▸ What you are asked to do
Repeat exactly and only the lines from the line containing "hank = apply_all(hank)" through the line containing "bpy.context.scene.collection.objects.link(empty)", both included.

[Raw data start]

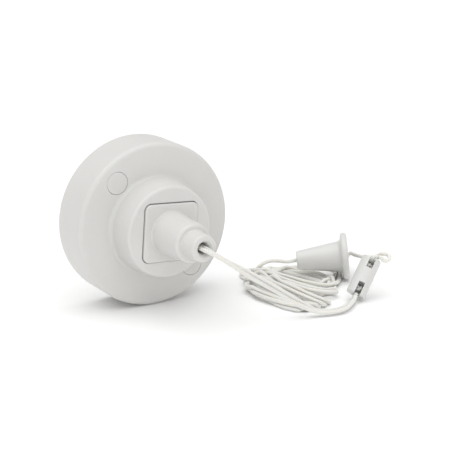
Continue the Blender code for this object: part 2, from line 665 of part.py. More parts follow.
# Connector: a round bar that stands on its foot, leaning over to +X.
CONNECTOR_AT = (83.6, -35.6, 2.95)
CONNECTOR_UP = (0.599, 0.145, 0.788)
CONNECTOR_FACE = (-0.42, -0.80, 0.42)  # the side that its slots open to
CONNECTOR_R, CONNECTOR_L = 4.6, 20.0
CONNECTOR = empty("connector_axis", frame_of(CONNECTOR_AT, CONNECTOR_UP, CONNECTOR_FACE))
bar = [(0, CONNECTOR_L)]
bar += arc(CONNECTOR_R - 1.0, CONNECTOR_L - 1.0, 1.0, 90, 0, 3)
bar += arc(CONNECTOR_R - 1.0, 1.0, 1.0, 0, -90, 3)
bar += [(0, 0)]
connector = turned("cord_connector", bar, 28, WHITE, parent=CONNECTOR)
for k, middle in enumerate((3.0, CONNECTOR_L - 3.0)):
    # A slot open to the side and to the end, and the wider room in which the knot sits.
    out = -1 if k == 0 else 1
    cut(connector, block(f"slot_{k}", (9, 3.0, 9.0), (3.6, 0, middle + out * 1.4), parent=CONNECTOR))
    cut(connector, block(f"knot_room_{k}", (6.2, 5.0, 4.6), (0.4, 0, middle - out * 0.9), parent=CONNECTOR, corner=0.8, steps=2, along="U"))
apply_all(connector)
smooth(connector)


def at_connector(x, y, z):
    point = CONNECTOR.matrix_basis @ (Vector((x, y, z)) * MM)
    return np.array(point) / MM


# Doubled lead: from the plunger's eye, out of the nozzle, over its lip, down in front of the hank, along
# the surface and up into the connector's lower slot.
lead_route = [
    (0, FACE_Y - 35.7, AXIS_Z),
    (0, -28.0, AXIS_Z),
    (0, -31.6, AXIS_Z),
    (0.6, -35.4, AXIS_Z - 0.4),
    (3.2, -37.2, AXIS_Z - 2.2),
    (8.0, -37.8, 34.2),
    (16.2, -38.4, 28.6),
    (31.3, -40.0, 18.6),
    (46.0, -41.8, 8.4),
    (54.0, -43.4, 3.4),
    (59.6, -45.2, 2.3),
    (65.0, -46.4, 2.3),
    (70.6, -45.4, 2.3),
    (76.6, -41.4, 2.4),
    tuple(at_connector(3.4, 0, -3.6)),
    tuple(at_connector(1.6, 0, 0.4)),
]
lead = spline_points(lead_route, 3.4)
pair = side_by_side(
    lead,
    [(0.0, (1.0, 0, 0.1)), (0.10, (1.0, 0, 0.1)), (0.2, (0.3, 0.2, 0.9)), (0.55, (0.1, 0.1, 1.0)), (0.64, (-0.1, 0.5, 0.6))]
    + [(0.74, (-0.3, 0.9, 0.1)), (0.84, (-0.55, 0.8, 0.1)), (0.95, tuple(-c for c in CONNECTOR_FACE)), (1.0, tuple(-c for c in CONNECTOR_FACE))],
    CORD_D + PAIR_GAP,
)
cord("lead_strand_a", pair[0])
cord("lead_strand_b", pair[1])


def knot(name, radius, matrix, stretch=1.0):
    """A pulled-up overhand knot as a lobed ball."""
    bm = bmesh.new()
    bmesh.ops.create_uvsphere(bm, u_segments=12, v_segments=8, radius=radius)
    for v in bm.verts:
        turn = math.atan2(v.co.y, v.co.x)
        v.co *= 1 + 0.09 * math.sin(3 * turn + 2.2 * v.co.z / radius)
        v.co.z *= stretch
    made = mesh_object(name, bm, CORD, parent=None)
    made.matrix_basis = matrix
    return smooth(made, 60)


knot("plunger_knot", 1.8, SWITCH_MATRIX @ Matrix.Translation((0, 0, 33.5 * MM)), 0.8)
knot("lead_knot", 2.1, CONNECTOR.matrix_basis @ Matrix.Translation((0.6 * MM, 0, 4.0 * MM)), 0.9)
knot("cord_knot", 2.1, CONNECTOR.matrix_basis @ Matrix.Translation((0.6 * MM, 0, 15.9 * MM)), 0.9)

# Acorn pull: a tapered bell that lies with its flange on the surface and its narrow end on the hank.
ACORN_AT = (101.06, -6.18, 12.27)
ACORN_AXIS = (0.8245, -0.5561, 0.1045)
ACORN_L, ACORN_R, ACORN_NECK_R, ACORN_THICK = 26.0, 11.9, 4.75, 3.4
ACORN = empty("acorn_axis", frame_of(ACORN_AT, ACORN_AXIS, (0, 0, 1)))
bell = [(1.35, -ACORN_L), (ACORN_NECK_R - 0.8, -ACORN_L), (ACORN_NECK_R, -ACORN_L + 0.8)]
bell += [(7.75, -5.6), (7.95, -4.6), (8.5, -3.8), (9.5, -ACORN_THICK)]
bell += [(ACORN_R - 1.2, -ACORN_THICK), (ACORN_R - 0.4, -ACORN_THICK + 0.4), (ACORN_R, -ACORN_THICK / 2)]
bell += [(ACORN_R - 0.4, -0.4), (ACORN_R - 1.2, 0)]
bell += [(7.6, 0), (7.0, -0.6), (6.3, -7.0), (3.4, -ACORN_L + 5.0), (3.2, -ACORN_L + 2.4), (1.35, -ACORN_L + 2.2)]
acorn = turned("acorn_pull", bell[::-1], 24, WHITE, parent=ACORN, closed=True)
apply_all(acorn)
smooth(acorn)


def at_acorn(along, x=0.0, y=0.0):
    return np.array(ACORN.matrix_basis @ (Vector((x, y, along)) * MM)) / MM


knot("acorn_knot", 2.2, ACORN.matrix_basis @ Matrix.Translation((0, 0, (-ACORN_L + 6.4) * MM)), 0.9)

# Long cord: from its knot in the connector, round a small loose loop, round the outside of the acorn's flange
# and under its bell to the hank, and from the hank over to the acorn's narrow end.
loop_route = [
    tuple(at_connector(1.2, 0, 19.0)),
    tuple(at_connector(1.9, 0.35, 21.0)),
    tuple(at_connector(2.0, 2.5, 21.8)),
    (98.7, -36.3, 18.6),
    (100.3, -37.8, 18.5),
    (102.0, -38.8, 18.7),
    (103.4, -38.0, 19.8),
    (103.2, -35.8, 20.5),
    (101.9, -33.0, 19.9),
    (101.0, -29.6, 18.4),
    (100.8, -25.0, 16.6),
    (101.9, -19.5, 15.0),
    (103.8, -13.0, 13.4),
    (106.0, -5.5, 11.7),
    (109.8, 3.2, 9.3),
    (110.5, 8.5, 5.5),
    (108.5, 12.5, 2.4),
    (103.5, 11.5, 1.2),
    (98.5, 7.0, 1.1),
    (93.8, -1.2, 1.1),
    (88.5, -6.2, 1.1),
    (83.0, -8.8, 1.1),
    (78.6, -9.0, 1.2),
]
cord("cord_to_connector", spline_points(loop_route, 3.2))
acorn_route = [
    tuple(at_acorn(-ACORN_L + 3.9)),
    tuple(at_acorn(-ACORN_L - 1.0)),
    (75.6, 10.7, 9.4),
    (72.0, 12.1, 9.9),
    (68.0, 13.3, 10.5),
    (64.2, 13.9, 10.4),
    (61.6, 14.0, 9.4),
    (60.8, 14.0, 8.3),
]
cord("cord_to_acorn", spline_points(acorn_route, 2.6))

# Hank: the long cord wound in a flat skein, as one solid with a groove where the acorn lies.
HANK_AT, HANK_TURN = (61.5, -10.5), math.radians(-80)
HANK_L, HANK_W, HANK_H = 27.0, 16.8, 7.6
curve = bpy.data.curves.new("cord_hank", "CURVE")
curve.dimensions = "2D"
curve.fill_mode = "BOTH"
curve.extrude = HANK_H / 2 * MM
line = curve.splines.new("POLY")
steps = 40
line.points.add(steps - 1)
for i, point in enumerate(line.points):
    t = 2 * math.pi * i / steps
    x = HANK_L * math.copysign(abs(math.cos(t)) ** 0.8, math.cos(t))
    y = HANK_W * math.copysign(abs(math.sin(t)) ** 0.8, math.sin(t))
    point.co = (x * MM, y * MM, 0, 1)
line.use_cyclic_u = True
hank = bpy.data.objects.new("cord_hank", curve)
PARTS.objects.link(hank)
hank.matrix_basis = Matrix.Translation((HANK_AT[0] * MM, HANK_AT[1] * MM, HANK_H / 2 * MM)) @ Matrix.Rotation(HANK_TURN, 4, "Z")
hank = apply_all(hank)
hank.data.materials.append(CORD)
cut(hank, turned("acorn_rest", [(0, 3), (13.2, 3), (13.2, -5), (9.6, -5.6), (ACORN_NECK_R + 1.0, -ACORN_L - 0.6), (0, -ACORN_L - 0.6)], 32, None, parent=ACORN))
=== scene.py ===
"""Looks of the pull cord switch: a round white cover with its cord outlet, a doubled lead, a cord
connector, the long cord wound in a flat hank, and the acorn pull. Lengths below are in millimetres."""

import json
import math

import bmesh
import bpy
import numpy as np
from mathutils import Matrix, Vector


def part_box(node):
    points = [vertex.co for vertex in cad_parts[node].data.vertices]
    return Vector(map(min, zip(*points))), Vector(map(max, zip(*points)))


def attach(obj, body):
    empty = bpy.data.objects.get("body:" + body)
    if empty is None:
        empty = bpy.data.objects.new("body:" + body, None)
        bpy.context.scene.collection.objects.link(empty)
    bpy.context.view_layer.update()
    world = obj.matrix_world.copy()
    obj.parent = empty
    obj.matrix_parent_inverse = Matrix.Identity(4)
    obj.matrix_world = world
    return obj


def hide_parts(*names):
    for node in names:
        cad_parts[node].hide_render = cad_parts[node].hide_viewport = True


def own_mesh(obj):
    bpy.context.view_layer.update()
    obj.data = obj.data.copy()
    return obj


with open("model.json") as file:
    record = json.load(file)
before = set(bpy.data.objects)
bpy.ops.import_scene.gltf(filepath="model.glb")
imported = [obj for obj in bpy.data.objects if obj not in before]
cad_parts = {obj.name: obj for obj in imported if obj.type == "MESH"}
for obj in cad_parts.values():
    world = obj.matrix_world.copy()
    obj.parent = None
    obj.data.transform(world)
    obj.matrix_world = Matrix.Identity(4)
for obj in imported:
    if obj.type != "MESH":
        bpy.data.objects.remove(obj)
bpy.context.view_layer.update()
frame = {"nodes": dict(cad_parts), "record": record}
MM = 0.001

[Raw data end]

▸ The answer
hank = apply_all(hank)
hank.data.materials.append(CORD)
cut(hank, turned("acorn_rest", [(0, 3), (13.2, 3), (13.2, -5), (9.6, -5.6), (ACORN_NECK_R + 1.0, -ACORN_L - 0.6), (0, -ACORN_L - 0.6)], 32, None, parent=ACORN))
=== scene.py ===
"""Looks of the pull cord switch: a round white cover with its cord outlet, a doubled lead, a cord
connector, the long cord wound in a flat hank, and the acorn pull. Lengths below are in millimetres."""

import json
import math

import bmesh
import bpy
import numpy as np
from mathutils import Matrix, Vector


def part_box(node):
    points = [vertex.co for vertex in cad_parts[node].data.vertices]
    return Vector(map(min, zip(*points))), Vector(map(max, zip(*points)))


def attach(obj, body):
    empty = bpy.data.objects.get("body:" + body)
    if empty is None:
        empty = bpy.data.objects.new("body:" + body, None)
        bpy.context.scene.collection.objects.link(empty)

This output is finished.